The _token_features() function of PreProcessor returns all these features as a dictionary.

def _token_features(self, index: int) -> dict[str, str | bool]:
    """Return the features for each token in the sentence

    Parameters
    ----------
    index : int
        Index of token to get features for.

    Returns
    -------
    dict[str, str | bool]
        Dictionary of features for token at index
    """
    token = self.tokenized_sentence[index]
    features = {
        "bias": "",
        "stem": stem(token),
        "pos": self.pos_tags[index],
        "is_capitalised": self._is_capitalised(token),
        "is_numeric": self._is_numeric(token),
        "is_unit": self._is_unit(token),
        "is_punc": self._is_punc(token),
        "is_ambiguous": self._is_ambiguous_unit(token),
        "is_in_parens": self._is_inside_parentheses(index),
        "is_after_comma": self._follows_comma(index),
        "is_after_plus": self._follows_plus(index),
        "is_short_phrase": len(self.tokenized_sentence) < 3,
    }

    if token != stem(token):
        features["token"] = token

    if index > 0:
        prev_token = self.tokenized_sentence[index - 1]
        features["prev_pos"] = "+".join(
            (self.pos_tags[index - 1], self.pos_tags[index])
        )
        features["prev_stem"] = stem(prev_token)
        features["prev_is_capitalised"] = self._is_capitalised(prev_token)
        features["prev_is_numeric"] = self._is_numeric(prev_token)
        features["prev_is_unit"] = self._is_unit(prev_token)
        features["prev_is_punc"] = self._is_punc(prev_token)
        features["prev_is_ambiguous"] = self._is_ambiguous_unit(prev_token)
        features["prev_is_in_parens"] = self._is_inside_parentheses(index - 1)
        features["prev_is_after_comma"] = self._follows_comma(index - 1)
        features["prev_is_after_plus"] = self._follows_plus(index - 1)

    if index > 1:
        prev_token2 = self.tokenized_sentence[index - 2]
        features["prev_pos2"] = "+".join(
            (
                self.pos_tags[index - 2],
                self.pos_tags[index - 1],
                self.pos_tags[index],
            )
        )
        features["prev_stem2"] = stem(prev_token2)
        features["prev_is_capitalised2"] = self._is_capitalised(prev_token2)
        features["prev_is_numeric2"] = self._is_numeric(prev_token2)
        features["prev_is_unit2"] = self._is_unit(prev_token2)
        features["prev_is_punc2"] = self._is_punc(prev_token2)
        features["prev_is_ambiguous2"] = self._is_ambiguous_unit(prev_token2)
        features["prev_is_in_parens2"] = self._is_inside_parentheses(index - 2)
        features["prev_is_after_comma2"] = self._follows_comma(index - 2)
        features["prev_is_after_plus2"] = self._follows_plus(index - 2)

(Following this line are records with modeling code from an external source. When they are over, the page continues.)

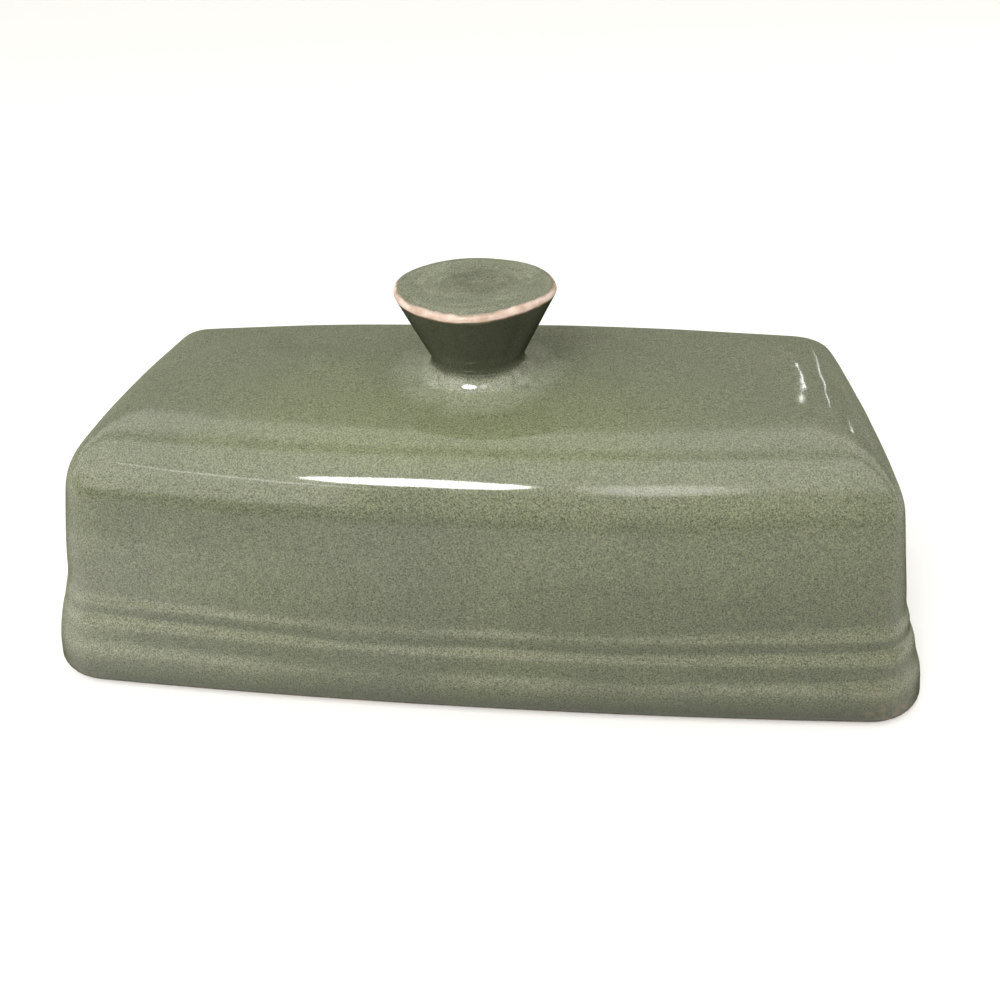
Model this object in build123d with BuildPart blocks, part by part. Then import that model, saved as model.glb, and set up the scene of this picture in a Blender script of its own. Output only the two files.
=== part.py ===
"""Covered butter dish in glazed stoneware: a cover with a luted knob, and a low tray that stands inside it.

Millimetres, +Z up. The origin is on the table, under the middle of the dish. X runs along the dish.
"""

from build123d import *
from math import cos, pi, radians, sin, tan
import os

# Driving dimensions of the cover
LENGTH = 181.0  # over the bowed ends, at the rim
WIDTH = 91.8  # over the bowed long sides, at the rim
HEIGHT = 53.0  # table to the flat top
WALL = 5.0  # thickness of the fired wall
LEAN = 13.0  # degrees by which the walls lean inwards
FLARE = 2.7  # extra reach of the skirt at the rim
FLARE_START = 5.0  # the skirt narrows to the wall above this height
FLARE_END = 23.0  # and is done here
WALL_MIDDLE = 32.0
TOP_RADIUS = 15.5  # rounding between wall and top
RIM_RADIUS = 2.4  # rounding of the rim that stands on the table
INNER_RIM_CHAMFER = 1.2

# Plan outline: the corners close up and the sides bow out further above the ribs than at the rim
CORNER_RADIUS = 11.5
CORNER_CLOSING = 0.5  # loss of corner radius for each millimetre that the outline shrinks
CORNER_LEAST = 3.5
LONG_BOW_RIM = 2.7
LONG_BOW_TOP = 6.0
END_BOW_RIM = 0.5
END_BOW_TOP = 1.2

# Three soft ribs round the skirt
RIB_CRESTS = (6.8, 13.6, 18.0)
RIB_HOLLOWS = (10.2, 15.8, 20.6)
RIB_RELIEF = 0.25  # how far a crest stands out and a hollow sinks in

# Knob, luted to a collar that is drawn up from the top of the cover
KNOB_RADIUS = 16.2
KNOB_TOP = HEIGHT + 18.6
KNOB_EDGE = 1.2  # bevel round the knob's top
KNOB_DISH = 0.7  # depth of the hollow in the knob's top
NECK_RADIUS = 9.2
NECK_HEIGHT = 3.6  # top of the collar above the top of the cover
COLLAR_RADIUS = 15.0
COLLAR_BITE = 1.0  # how deep the collar's disc reaches into the top, so that the two are one

# Tray
TRAY_HEIGHT = 11.0
TRAY_GAP = 1.8  # between the tray's edge and the inside of the cover
TRAY_FLARE = 4.5  # how much further the edge reaches than the underside
TRAY_FLOOR = 4.2
TRAY_EDGE = 3.8  # width of the raised edge, at its top
TRAY_EDGE_SLOPE = 2.5  # how much wider the raised edge is at the floor
FOOT_HEIGHT = 2.6
FOOT_WIDTH = 4.0
FOOT_INSET = 5.0  # from the underside's outline to the outside of the foot ring
PAD_INSET = 8.0  # from the raised edge to the pad that the butter lies on
PAD_HEIGHT = 0.9
TRAY_FILLET = 1.2

ARC_STEPS = 7  # bands along each rounded edge


def smooth_step(share):
    """Give 0 below 0, 1 above 1, and an S-shaped rise between."""
    held = min(max(share, 0.0), 1.0)
    return held * held * (3 - 2 * held)


def wall_inset(z):
    """How far the wall's outside lies inside the rim's outline at height z, leaving out the ribs."""
    narrowing = smooth_step((z - FLARE_START) / (FLARE_END - FLARE_START))
    return FLARE * narrowing + (z - RIM_RADIUS) * tan(radians(LEAN))


def outline(z, inset, plane_z=None):
    """Sketch the cover's plan outline at height z, inset from the rim's outline, on a plane at plane_z."""
    share = smooth_step(z / FLARE_END)
    long_bow = LONG_BOW_RIM + share * (LONG_BOW_TOP - LONG_BOW_RIM)
    end_bow = END_BOW_RIM + share * (END_BOW_TOP - END_BOW_RIM)
    x = LENGTH / 2 - END_BOW_RIM - inset
    y = WIDTH / 2 - LONG_BOW_RIM - inset
    with BuildSketch(Plane.XY.offset(z if plane_z is None else plane_z)) as plan:
        with BuildLine():
            ThreePointArc((-x, -y), (0, -y - long_bow), (x, -y))
            ThreePointArc((x, -y), (x + end_bow, 0), (x, y))
            ThreePointArc((x, y), (0, y + long_bow), (-x, y))
            ThreePointArc((-x, y), (-x - end_bow, 0), (-x, -y))
        make_face()
        fillet(plan.vertices(), max(CORNER_RADIUS - CORNER_CLOSING * inset, CORNER_LEAST))
    return plan.sketch


def rim_levels(radius, inset):
    """Heights and insets up the quarter round at a rim, from the table to the wall's side."""
    angles = [step * pi / 2 / ARC_STEPS for step in range(ARC_STEPS + 1)]
    return [(radius * (1 - cos(a)), inset + radius * (1 - sin(a))) for a in angles]


def shoulder_levels(radius, top, extra):
    """Heights and insets round the shoulder, from the leaning wall, inset by extra, to the flat top."""
    lean = radians(LEAN)
    angles = [lean + (pi / 2 - lean) * step / ARC_STEPS for step in range(ARC_STEPS + 1)]
    foot = wall_inset(top - radius + radius * sin(lean)) + extra
    return [(top - radius + radius * sin(a), foot + radius * (cos(lean) - cos(a))) for a in angles]


# Cover shell: the outside is lofted, the inside is lofted out of it, and the collar is turned
outside = rim_levels(RIM_RADIUS, 0.0)
outside += [(z, wall_inset(z) - RIB_RELIEF) for z in RIB_CRESTS]
outside += [(z, wall_inset(z) + RIB_RELIEF) for z in RIB_HOLLOWS]
outside += [(z, wall_inset(z)) for z in (FLARE_END, WALL_MIDDLE)]
outside += shoulder_levels(TOP_RADIUS, HEIGHT, 0.0)

inside = [(0.0, WALL - INNER_RIM_CHAMFER), (INNER_RIM_CHAMFER, WALL)]
inside += [(z, WALL + wall_inset(z)) for z in (FLARE_START, (FLARE_START + FLARE_END) / 2, FLARE_END)]
inside += shoulder_levels(TOP_RADIUS - WALL, HEIGHT - WALL, WALL)

with BuildPart() as cover_shell:
    loft([outline(level, inset) for level, inset in sorted(outside)], ruled=True)
    loft([outline(level, inset) for level, inset in sorted(inside)], ruled=True, mode=Mode.SUBTRACT)
    with BuildSketch(Plane.XZ) as collar:
        with BuildLine():
            Polyline(
                (0, HEIGHT + NECK_HEIGHT),
                (0, HEIGHT - COLLAR_BITE),
                (COLLAR_RADIUS, HEIGHT - COLLAR_BITE),
                (COLLAR_RADIUS, HEIGHT),
            )
            TangentArc((COLLAR_RADIUS, HEIGHT), (NECK_RADIUS, HEIGHT + NECK_HEIGHT), tangent=(-1, 0))
            Line((NECK_RADIUS, HEIGHT + NECK_HEIGHT), (0, HEIGHT + NECK_HEIGHT))
        make_face()
    revolve(axis=Axis.Z)

# Knob: a cone that widens upwards, with a worn edge and a shallow hollow in its top
with BuildPart() as cover_knob:
    with BuildSketch(Plane.XZ) as knob_profile:
        with BuildLine():
            Polyline(
                (0, KNOB_TOP - KNOB_DISH),
                (0, HEIGHT + NECK_HEIGHT),
                (NECK_RADIUS, HEIGHT + NECK_HEIGHT),
                (KNOB_RADIUS, KNOB_TOP - KNOB_EDGE),
                (KNOB_RADIUS - KNOB_EDGE, KNOB_TOP),
            )
            TangentArc((0, KNOB_TOP - KNOB_DISH), (KNOB_RADIUS - KNOB_EDGE, KNOB_TOP), tangent=(1, 0))
        make_face()
    revolve(axis=Axis.Z)

# Tray: a flared slab on a foot ring, with a raised edge and a low pad in the middle
edge_inset = WALL + wall_inset(TRAY_HEIGHT) + TRAY_GAP
under_inset = edge_inset + TRAY_FLARE
floor_top = FOOT_HEIGHT + TRAY_FLOOR
foot_inset = under_inset + FOOT_INSET
lip_inset = edge_inset + TRAY_EDGE
bed_inset = lip_inset + TRAY_EDGE_SLOPE

with BuildPart() as tray:
    loft([outline(0, under_inset, FOOT_HEIGHT), outline(0, edge_inset, TRAY_HEIGHT)])
    loft([outline(0, bed_inset, floor_top), outline(0, lip_inset, TRAY_HEIGHT)], mode=Mode.SUBTRACT)
    fillet(tray.faces().sort_by(Axis.Z)[-1].edges(), TRAY_FILLET)
    extrude(outline(0, bed_inset + PAD_INSET, floor_top), amount=PAD_HEIGHT)
    extrude(outline(0, foot_inset, FOOT_HEIGHT), amount=-FOOT_HEIGHT)
    extrude(outline(0, foot_inset + FOOT_WIDTH, FOOT_HEIGHT), amount=-FOOT_HEIGHT, mode=Mode.SUBTRACT)

os.makedirs("parts", exist_ok=True)
cover_shell.part.label = "cover_shell"
cover_knob.part.label = "cover_knob"
tray.part.label = "tray"
export_step(cover_shell.part, "parts/cover_shell.step")
export_step(cover_knob.part, "parts/cover_knob.step")
export_step(tray.part, "parts/tray.step")
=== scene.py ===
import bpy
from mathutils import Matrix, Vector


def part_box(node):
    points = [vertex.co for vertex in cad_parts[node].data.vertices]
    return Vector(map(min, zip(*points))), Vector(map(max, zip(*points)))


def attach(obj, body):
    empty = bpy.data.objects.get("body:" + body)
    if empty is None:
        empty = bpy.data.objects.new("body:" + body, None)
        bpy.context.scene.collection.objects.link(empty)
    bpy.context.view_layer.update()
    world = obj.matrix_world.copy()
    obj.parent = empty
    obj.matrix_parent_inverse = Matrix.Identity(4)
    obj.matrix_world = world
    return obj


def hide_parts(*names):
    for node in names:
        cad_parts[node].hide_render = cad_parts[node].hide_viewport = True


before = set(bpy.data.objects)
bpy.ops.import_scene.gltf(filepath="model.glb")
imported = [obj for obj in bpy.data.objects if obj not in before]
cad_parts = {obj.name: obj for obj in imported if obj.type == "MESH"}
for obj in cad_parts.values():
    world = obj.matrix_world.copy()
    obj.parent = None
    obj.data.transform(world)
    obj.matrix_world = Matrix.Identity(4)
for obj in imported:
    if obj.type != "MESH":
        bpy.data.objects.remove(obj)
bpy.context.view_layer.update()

# Looks of a covered butter dish in glazed stoneware. Metres, in the frame of the CAD model.
# The cover's shell, its knob and the tray are each rebuilt as a smooth closed mesh with the small
# unevenness of hand-finished ware, and take a procedural glaze that thins over edges and pools in hollows,
# with painted light and shade: lighter on level tops and rib slopes, darker under overhangs and by the rim.

from math import ceil, cos, pi, radians, sin, sqrt, tan

import bpy
import numpy as np
from mathutils import Matrix, Quaternion, Vector, noise

MM = 0.001

shell_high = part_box("cover_shell")[1]
knob_low, knob_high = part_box("cover_knob")
tray_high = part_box("tray")[1]

# ---------------------------------------------------------------- sizes

WALL = 5.0 * MM
RIM_RADIUS = 2.6 * MM
INNER_RIM = 1.2 * MM
SHOULDER_RADIUS = 16.0 * MM
DOME = 0.9 * MM  # rise of the cover's top towards its middle
DOME_AT_COLLAR = 0.8  # share of that rise at the foot of the collar
LONG_LEAN = radians(13.1)
END_LEAN = radians(12.0)
LONG_FLARE = 2.9 * MM
END_FLARE = 2.2 * MM
FLARE_START = 5.0 * MM
FLARE_END = 23.3 * MM
CORNER_RADIUS = 11.3 * MM
CORNER_CLOSING = 0.6  # loss of corner radius for each millimetre of inset
CORNER_LEAST = 3.0 * MM
LEFT_CORNER_EXTRA = 1.5 * MM  # the corners at the -X end are rounder
LONG_BOW_RIM = 2.3 * MM
FRONT_BOW_TOP = 6.1 * MM
BACK_BOW_TOP = 4.9 * MM
BACK_SET = 0.8 * MM  # how far the back stands out towards the top
END_BOW_RIM = 0.5 * MM
END_BOW_TOP = 1.2 * MM
CLEARANCE = 0.1 * MM  # kept inside the CAD model's box at the ends
SIDE_CLEARANCE = 0.45 * MM  # and along the bowed sides

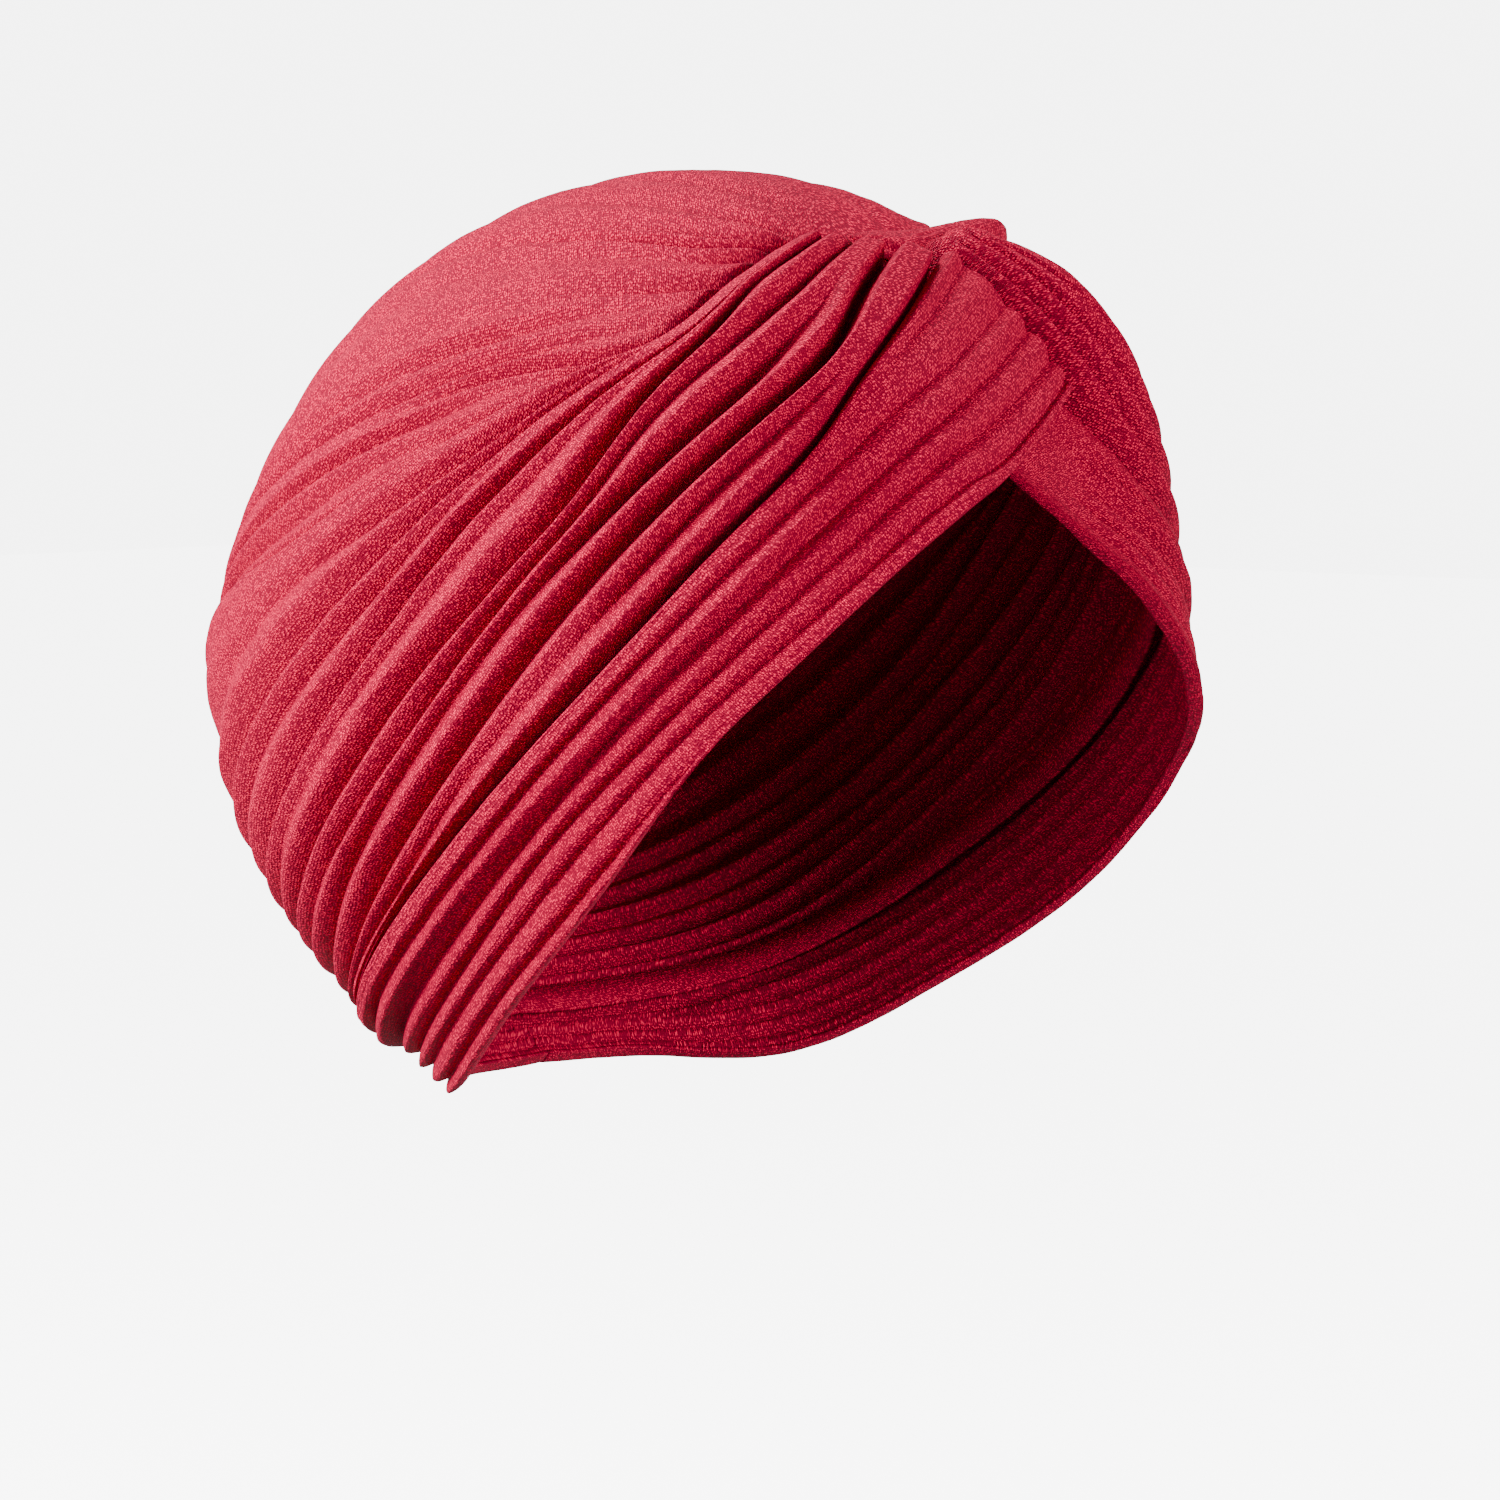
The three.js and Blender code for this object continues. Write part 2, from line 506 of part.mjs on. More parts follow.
// Border of the crown on one side, a tuck's width under the pleats
function crownBorder(side, s) {
  const crease = alongGuide(side.crease, s);
  const middle = alongGuide(MIDDLE, s);
  const band = alongGuide(side.band, s);
  const sideways = between(crease, middle, -CROWN_TUCK_ANGLE / crease.angleTo(middle));
  const downwards = between(crease, band, CROWN_TUCK_ANGLE / crease.angleTo(band));
  return between(sideways, downwards, ease01((s - CROWN_TURN.from) / CROWN_TURN.over));
}

// Depth of the crown's soft folds at a place
function crownFolds(station, across) {
  return CROWN_FOLDS.reduce((sum, fold) => {
    const way = (station - fold.from) / (fold.to - fold.from);
    const place = mix(fold.at[0], fold.at[1], way);
    const fade = ease01(way * FOLD_FADES.in) * ease01((1 - way) * FOLD_FADES.out);
    const near = Math.exp(-(((across - place) / fold.broad) ** 2));
    return sum + FOLD_DEPTH * fold.deep * fade * near;
  }, 0);
}

// Smooth cap over the top of the head, tucked under the pleats all round
function crown(name, shade) {
  const outer = (s, across) => {
    const middle = alongGuide(MIDDLE, s);
    const border = crownBorder(across < 0.5 ? RIGHT : LEFT, s);
    const share = 1 - Math.abs(2 * across - 1);
    const covered = CROWN_TUCK_ANGLE * (CROWN_COVERED + ease01((s - CROWN_TURN.from) / CROWN_TURN.over));
    const inside = share * border.angleTo(middle) - covered;
    const fromFront = ease01((s - CROWN_SWELL.from) / CROWN_SWELL.over);
    const fromBack = ease01((CROWN_SWELL.to - s) / CROWN_SWELL.over);
    const swell = fromFront * fromBack * ease01(inside / (CROWN_SWELL.tucks * TUCK_ANGLE));
    const folds = Math.min(crownFolds(s * RIGHT.last, across), CROWN_RISE) * swell;
    return { unit: between(border, middle, share), height: FIRST_LAYER + CROWN_RISE * swell - folds };
  };
  const along = spread(-CROWN_LAP, CROWN_END, STEPS_ALONG);
  return clothWall(name, along, spread(0, 1, STEPS_CROWN), outer, shade);
}

// Turned fold at the front top, an arch of cloth that rises from the tuck to its peak on the left
function twist(name, shade) {
  const front = TWIST_SECTIONS.map((row) => direction(row.frontAz, row.frontEl));
  const back = TWIST_SECTIONS.map((row) => direction(row.backAz, row.backEl));
  const rises = TWIST_SECTIONS.map((row) => row.rise * TWIST_RISE);
  const at = TWIST_SECTIONS.map((row, i) => i);
  const outer = (s, v) => {
    const unit = between(alongGuide(front, s), alongGuide(back, s), v);
    const arch = Math.sin(Math.PI * v) ** TWIST_FULLNESS;
    return { unit, height: TWIST_SEAT + arch * smoothThrough(at, rises, s * (at.length - 1)) };
  };
  return clothWall(name, spread(0, 1, STEPS_TWIST.along), spread(0, 1, STEPS_TWIST.over), outer, shade);
}

const headwrap = new THREE.Group();
headwrap.add(crown('crown', 1.0));
headwrap.add(drape('right_drape', RIGHT, 0.96));
headwrap.add(drape('left_drape', LEFT, 0.94));
headwrap.add(band('left_band', LEFT, LEFT_LAYERS, 0.9));
headwrap.add(band('right_band', RIGHT, RIGHT_LAYERS, 1.04));
headwrap.add(twist('twist', 1.0));

export default headwrap;
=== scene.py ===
"""Pleated jersey turban headwrap, dressed over its frame in the form it takes when worn."""

import logging
import math
from dataclasses import dataclass, field
from enum import Enum

import bmesh
import bpy
import numpy as np
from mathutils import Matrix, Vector
from numpy.typing import ArrayLike


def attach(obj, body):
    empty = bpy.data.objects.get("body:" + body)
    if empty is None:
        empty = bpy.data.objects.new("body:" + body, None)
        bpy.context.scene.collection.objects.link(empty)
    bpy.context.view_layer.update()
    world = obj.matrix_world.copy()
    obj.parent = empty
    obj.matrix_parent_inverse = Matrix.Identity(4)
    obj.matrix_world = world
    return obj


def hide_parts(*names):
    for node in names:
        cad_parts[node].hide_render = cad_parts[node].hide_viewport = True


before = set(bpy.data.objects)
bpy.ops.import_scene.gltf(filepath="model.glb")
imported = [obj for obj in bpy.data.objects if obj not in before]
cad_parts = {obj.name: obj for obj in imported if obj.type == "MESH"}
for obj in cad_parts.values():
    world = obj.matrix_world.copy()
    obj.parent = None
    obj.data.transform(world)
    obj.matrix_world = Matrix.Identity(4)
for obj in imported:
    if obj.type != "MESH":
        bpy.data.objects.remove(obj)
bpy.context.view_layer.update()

logging.basicConfig(level=logging.INFO, format="%(message)s")
log = logging.getLogger("headwrap")

MM = 0.001
HEAD_TOP = 100.0

# Outer faces of one, two and three layers lying flat on the head, in mm
FIRST_LAYER = 2.0
SECOND_LAYER = 4.4
THIRD_LAYER = 6.8


class Hand(Enum):
    """Side of the wrap. The value turns azimuths towards that side."""

    RIGHT = 1.0
    LEFT = -1.0


def clamp01(x: np.ndarray) -> np.ndarray:
    """Values held between 0 and 1."""
    return np.clip(x, 0.0, 1.0)


def ease01(x: np.ndarray) -> np.ndarray:
    """Smooth step from 0 to 1."""
    held = clamp01(x)
    return held * held * (3.0 - 2.0 * held)


def mix(a: np.ndarray, b: np.ndarray, share: np.ndarray) -> np.ndarray:
    """Value a share of the way from a to b."""
    return a + (b - a) * share


def rolled(distance: np.ndarray, radius: float | np.ndarray) -> np.ndarray:
    """Quarter-round rise of a rolled edge.

    Args:
        distance: distance from the edge.
        radius: width of the roll, in the same unit.

    Returns:
        0 at the edge and 1 past the roll.
    """
    back = 1.0 - clamp01(distance / radius)
    return np.sqrt(np.maximum(1.0 - back * back, 0.0))


def smooth_through(xs: ArrayLike, ys: ArrayLike, x: ArrayLike) -> np.ndarray:
    """Smooth curve through a row of values.

    Args:
        xs: places of the values, rising.
        ys: the values.
        x: places to read.

    Returns:
        The curve's values at x.
    """
    xs = np.asarray(xs, dtype=float)
    ys = np.asarray(ys, dtype=float)
    x = np.asarray(x, dtype=float)
    i = np.clip(np.searchsorted(xs, x, side="left") - 1, 0, len(xs) - 2)
    before = np.maximum(np.arange(len(xs)) - 1, 0)
    after = np.minimum(np.arange(len(xs)) + 1, len(xs) - 1)
    slopes = (ys[after] - ys[before]) / (xs[after] - xs[before])
    step = xs[i + 1] - xs[i]
    t = (x - xs[i]) / step
    rise = ys[i + 1] - ys[i]
    into = slopes[i] * step
    out = slopes[i + 1] * step
    return ys[i] + t * (into + t * (3 * rise - 2 * into - out + t * (into + out - 2 * rise)))


def direction(azimuth: ArrayLike, elevation: ArrayLike) -> np.ndarray:
    """Unit directions from the middle of the head.

    Args:
        azimuth: degrees from the front towards the wearer's right.
        elevation: degrees above the middle.

    Returns:
        Directions, with the three axes last.
    """
    turn = np.radians(np.asarray(azimuth, dtype=float))
    climb = np.radians(np.asarray(elevation, dtype=float))
    flat = np.cos(climb)
    return np.stack([-np.sin(turn) * flat, -np.cos(turn) * flat, np.sin(climb)], axis=-1)


def angle_between(a: np.ndarray, b: np.ndarray) -> np.ndarray:
    """Angles between unit directions, in radians."""
    return np.arccos(np.clip(np.sum(a * b, axis=-1), -1.0, 1.0))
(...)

    if index < len(self.tokenized_sentence) - 1:
        next_token = self.tokenized_sentence[index + 1]
        features["next_pos"] = "+".join(
            (self.pos_tags[index], self.pos_tags[index + 1])
        )
        features["next_stem"] = stem(next_token)
        features["next_is_capitalised"] = self._is_capitalised(next_token)
        features["next_is_numeric"] = self._is_numeric(next_token)
        features["next_is_unit"] = self._is_unit(next_token)
        features["next_is_punc"] = self._is_punc(next_token)
        features["next_is_ambiguous"] = self._is_ambiguous_unit(next_token)
        features["next_is_in_parens"] = self._is_inside_parentheses(index + 1)
        features["next_is_after_comma"] = self._follows_comma(index + 1)
        features["next_is_after_plus"] = self._follows_plus(index + 1)

    if index < len(self.tokenized_sentence) - 2:
        next_token2 = self.tokenized_sentence[index + 2]
        features["next_pos2"] = "+".join(
            (
                self.pos_tags[index + 2],
                self.pos_tags[index + 1],
                self.pos_tags[index],
            )
        )
        features["next_stem2"] = stem(next_token2)
        features["next_is_capitalised2"] = self._is_capitalised(next_token2)
        features["next_is_numeric2"] = self._is_numeric(next_token2)
        features["next_is_unit2"] = self._is_unit(next_token2)
        features["next_is_punc2"] = self._is_punc(next_token2)
        features["next_is_ambiguous2"] = self._is_ambiguous_unit(next_token2)
        features["next_is_in_parens2"] = self._is_inside_parentheses(index + 2)
        features["next_is_after_comma2"] = self._follows_comma(index + 2)
        features["next_is_after_plus2"] = self._follows_plus(index + 2)

    return features

The sentence_features() function of PreProcessor return the features for all tokens in the sentence in a list.

Attention

It is likely that some of these features aren’t necessary. There is a chunk of work for the future to determine the most useful features.